Au-delà de la puissance de calcul brut, ce genre de simulation génère une gigantesque quantité de données : plus de 3 To « à chaque pas du calcul », précise Pierre-Franck Piserchia. Ce flot très important a nécessité de développer « de nouvelles techniques de lecture et d’écriture des données afin de réduire l’utilisation de l’espace disque et accélérer l’accès aux données ». Nous n’avons par contre pas plus de détails sur ce point.

Les trous noirs supermassifs sont de vilains perturbateurs

Maintenant que les bases techniques et cosmologiques sont posées, il est temps de revenir aux résultats de la simulation. Elle s’intéresse tout particulièrement à l’espace entre les galaxies, aussi appelé milieu intergalactique, « qui représentent 90 % du volume de l’Univers », rappelle le CEA.

Pour l’étudier, les scientifiques s’intéressent à la forêt Lyman-α, que nous avons déjà évoquée dans une précédente actualité. « C’est la marque de la présence d’hydrogène dans le milieu entre les galaxies. Cet hydrogène est omniprésent, c’est lui qui constitue l’essentiel de l’espace tenu entre les galaxies », précise Nathalie Palanque-Delabrouille.

Extreme-Horizon

Les scientifiques utilisent des objets extrêmement brillants, les quasars : « Toute matière baryonique [c’est-à-dire la matière visible que l’on connait, ndlr] située entre le quasar et l’observateur produit des raies d’absorption dans le spectre du quasar. Il est alors possible d’étudier les caractéristiques du gaz traversé, comme sa composition chimique, sa température ou sa densité, et de découvrir ainsi des galaxies qui seraient bien trop faibles pour être détectées en émission. Il s’agit de plus de l’unique manière de mettre en évidence le gaz intergalactique très ténu, qui n’émet qu’une faible lumière », détaille l’Institut d'Astrophysique de Paris (IAP).

« on a eu un gain d’un facteur 16 environ »

Cette technique est l’une des plus efficaces pour étudier l’Univers lointain. Problème, les trous noirs supermassifs « expulsent une quantité considérable d’énergie dans le milieu intergalactique » et peuvent donc perturber la forêt Lyman-α, ce qui n’est pas sans conséquence.

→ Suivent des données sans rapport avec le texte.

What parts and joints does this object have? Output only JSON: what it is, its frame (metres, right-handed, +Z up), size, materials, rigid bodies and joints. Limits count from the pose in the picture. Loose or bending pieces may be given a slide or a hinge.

En effet, elle est notamment utilisée pour « contraindre le modèle cosmologique : combien il y a de masse de matière noire [et] d’énergie sombre dans notre Univers », explique Yohan Dubois de l’IAP. Problème, si « on n’arrive pas à bien saisir quel est l’impact de ces trous noirs sur cette forêt Lyman-α, on va se tromper sur la valeur exacte des paramètres cosmologiques. C’est un effet de parasitages dont on essaye de se débarrasser », ajoute-t-il.

Tout l’objet de la simulation du Grand Challenge était donc d’évaluer ce niveau de parasitage causé et ainsi « d’avoir une meilleure idée de comment contraindre les paramètres cosmologiques de l’univers ».

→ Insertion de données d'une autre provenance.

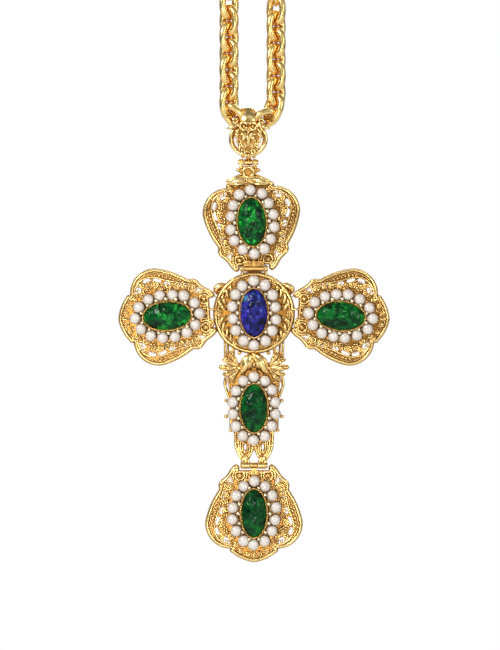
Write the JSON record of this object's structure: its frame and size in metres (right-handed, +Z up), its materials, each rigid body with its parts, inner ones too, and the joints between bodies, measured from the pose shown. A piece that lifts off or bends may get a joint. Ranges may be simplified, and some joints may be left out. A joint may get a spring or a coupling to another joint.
{
  "type": "pectoral cross pendant",
  "caption": "Hinged filigree cross pendant with pearl-ringed oval stones, hung by a ring bail from a looped cable chain with a fold-over clasp.",
  "frame": {"origin": "the hanging point: middle of the underside of the clasp bar that closes the chain's loop", "axes": "+Z up, the cross faces -Y, +X to the viewer's right"},
  "size_m": [0.078, 0.0125, 0.1718],
  "materials": {
    "filigree_gold": "gold-plated stamped brass, polished high spots, darker orange recesses",
    "bright_gold": "gold-plated beads and cups, bright polish",
    "chain_gold": "gold-plated cable chain, smooth polish",
    "pearl": "faux pearl, creamy lustre",
    "emerald_glass": "opaque-backed deep green glass, lighter swirls, glossy",
    "lapis_glass": "opaque-backed blue glass with light flecks, glossy"
  },
  "bodies": {
    "chain": {"clasp_bar": "filigree_gold", "clasp_pin": "filigree_gold", "jump_ring": "chain_gold", "catch_ring": "chain_gold", "chain_left": "chain_gold", "chain_cradle": "chain_gold", "chain_right": "chain_gold"},
    "clasp_lever": {"clasp_lever": "filigree_gold"},
    "bail": {"bail_ring": "filigree_gold", "bail_palmette": "filigree_gold", "bail_strap": "filigree_gold", "bail_knuckle": "filigree_gold"},
    "top_arm": {"neck_plaque": "filigree_gold", "neck_pin": "filigree_gold", "top_hinge_tab": "filigree_gold", "top_rivet": "filigree_gold", "top_filigree": "filigree_gold", "top_tray": "filigree_gold", "top_pearls": "pearl", "top_setting": "bright_gold", "top_stone": "emerald_glass"},
    "cross": {"medallion_filigree": "filigree_gold", "medallion_tray": "filigree_gold", "medallion_pearls": "pearl", "medallion_setting": "bright_gold", "medallion_stone": "lapis_glass", "left_filigree": "filigree_gold", "left_tray": "filigree_gold", "left_pearls": "pearl", "left_setting": "bright_gold", "left_stone": "emerald_glass", "right_filigree": "filigree_gold", "right_tray": "filigree_gold", "right_pearls": "pearl", "right_setting": "bright_gold", "right_stone": "emerald_glass", "shaft_filigree": "filigree_gold", "shaft_tray": "filigree_gold", "shaft_pearls": "pearl", "shaft_setting": "bright_gold", "shaft_stone": "emerald_glass", "centre_rivets": "filigree_gold", "shaft_rivet": "filigree_gold", "medallion_hinge_lugs": "filigree_gold", "upper_hinge_pin": "filigree_gold", "shaft_palmette_left": "filigree_gold", "shaft_palmette_right": "filigree_gold", "shaft_lily": "filigree_gold", "lower_hinge_ears": "filigree_gold", "lower_hinge_pin": "filigree_gold"},
    "bottom_arm": {"bottom_hinge_tab": "filigree_gold", "bottom_rivet": "filigree_gold", "bottom_filigree": "filigree_gold", "bottom_tray": "filigree_gold", "bottom_pearls": "pearl", "bottom_setting": "bright_gold", "bottom_stone": "emerald_glass"}
  },
  "joints": [
    {"name": "clasp_lever_hinge", "type": "hinge", "parent": "chain", "child": "clasp_lever", "pos_m": [-0.00975, 0, 0.0009], "axis": [0, -1, 0], "range_deg": [0, 100]},
    {"name": "bail_swing", "type": "hinge", "parent": "chain", "child": "bail", "pos_m": [-0.00165, 0, -0.0429], "axis": [1, 0, 0], "range_deg": [-45, 45]},
    {"name": "neck_hinge", "type": "hinge", "parent": "bail", "child": "top_arm", "pos_m": [-0.00165, 0, -0.0542], "axis": [1, 0, 0], "range_deg": [-45, 45]},
    {"name": "upper_hinge", "type": "hinge", "parent": "top_arm", "child": "cross", "pos_m": [0, 0, -0.085], "axis": [1, 0, 0], "range_deg": [-25, 25]},
    {"name": "lower_hinge", "type": "hinge", "parent": "cross", "child": "bottom_arm", "pos_m": [0, 0, -0.1421], "axis": [1, 0, 0], "range_deg": [-70, 35]}
  ]
}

Le résultat obtenu – publié dans la revue scientifique Monthly Notices of the Royal Astronomical Society – satisfait les chercheurs : « Entre les précédentes simulations numériques de formation de l’univers et le projet Extreme-Horizon, on a eu un gain d’un facteur seize environ. À la fois sur la performance des logiciels et la capacité des supercalculateurs », affirme Pierre-Franck Piserchia.

Extreme-HorizonExtreme-Horizon

Une autre découverte « un peu par hasard »

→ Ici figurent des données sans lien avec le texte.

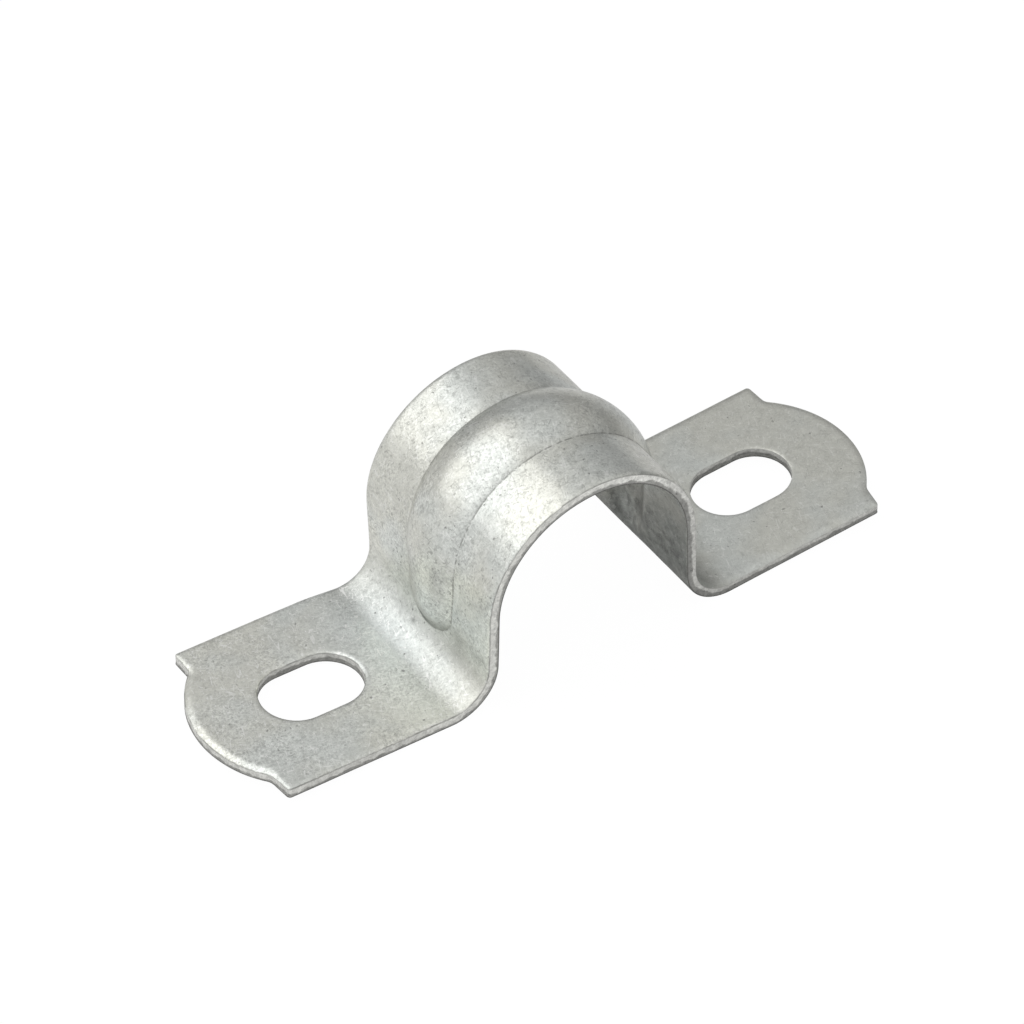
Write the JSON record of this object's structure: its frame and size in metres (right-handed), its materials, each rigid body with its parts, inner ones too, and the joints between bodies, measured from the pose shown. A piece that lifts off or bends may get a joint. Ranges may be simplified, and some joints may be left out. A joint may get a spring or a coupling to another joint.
{
  "type": "conduit strap",
  "caption": "Two-hole saddle strap of galvanised sheet steel with an embossed rib, for fixing round conduit to a flat surface.",
  "frame": {"origin": "midway between the two slots, in the mounting plane on which the undersides of the lower bends rest", "axes": "+X along the strap through both slots, +Y along the conduit, +Z away from the mounting surface"},
  "size_m": [0.0672, 0.019, 0.0213],
  "materials": {
    "galvanised_steel": "satin"
  },
  "bodies": {
    "root": {"conduit_strap": "galvanised_steel"}
  },
  "joints": []
}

En plus d’améliorer notre connaissance de l’Univers, le projet Extreme-Horizon a donné un second résultat, « un peu par hasard », publié dans Astronomy & Astrophysics cette fois-ci.

Il n’est plus du tout question de la forêt Lyman-α, mais de la taille des galaxies : « On s’est rendu compte, très tôt dans l’univers […] qu’une partie [des galaxies] était anormalement compactes. Quand on regarde les galaxies réelles dans l’Univers très jeune, on en voit des galaxies très compactes comme ça [détectées par le radiotélescope Alma du Chili, ndlr] et elles sont très difficiles à expliquer », explique Yohan Dubois.

Ces galaxies massives ultracompactes se sont formées lorsque l’Univers n’avait que 2 à 3 milliards d’années, « par agglomération rapide de nombreuses galaxies très petites ». Une surprise pour les chercheurs. Le CEA ajoute que « ce mode de croissance "en essaim d’abeilles" n’a pu être révélé que par la résolution exceptionnelle d’Extreme-Horizon ».

Pour résumer, la résolution beaucoup plus importante de la simulation sur le supercalculateur Joliot-Curie a permis de mettre en évidence « un effet physique nouveau de lien entre grandes échelles et petites échelles ».